Probably the biggest play of the night, though, was Randle El's touchdown pass to Ward on a double-reverse play. The score essentially put the game out of reach and, typically, was set up perfectly by Whisenhunt on a previous call. Two plays before the gimmickry, the Steelers had run a quick screen to Randle El for a 7-yard gain. So on the long pass play, Pittsburgh aligned in the same formation, brought the tight end in motion, and tried to bait the Seahawks into thinking the screen was coming again.
Instead, Parker took a pitch, then handed it off to Randle El, who found Ward behind the Seahawks' defense for the score. Key to the play, Whisenhunt and Steelers players said, was the realization that the Seahawks were playing minus two starters in the secondary, and that the backup Pruitt was likely to bite on the reverse, and come up into the no-man's land in which no defensive back wants to be caught.
Last week, in offering his views on the game to ESPN.com, New England head coach Bill Belichick was adamant that Randle El would make a big play in Super Bowl XL. A play, he said, for which "an opponent can't plan." The "Fake-39 Toss X-Reverse Pass" was that play.
Randle El has three options on the play: throw deep to Ward, throw to Parker, who after pitching the ball proceeds up the left sideline, or keep the ball and run. Ward was so far behind Pruitt and cornerback Marcus Trufant, though, there was really no option at all.

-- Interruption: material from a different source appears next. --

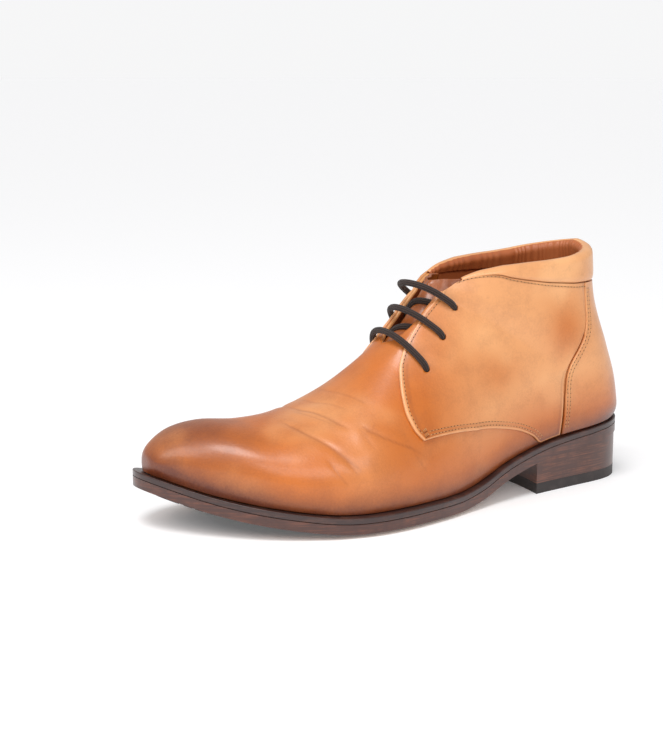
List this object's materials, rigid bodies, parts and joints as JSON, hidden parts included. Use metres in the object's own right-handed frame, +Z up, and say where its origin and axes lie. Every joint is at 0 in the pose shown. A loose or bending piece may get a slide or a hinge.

"I was so open," recalled Ward, who finished with five catches for 123 yards, "that I just kept thinking, 'Please, ball get here, huh!' It just seemed like it happened in such slow motion, you know? But it was a great play call, at just the right time, something that we had run before and had some success with, and it worked again.
"It was kind of typical of the night. We sputtered some, and gave the ball away a few times, but we made big plays. And big plays in big games is what it's all about."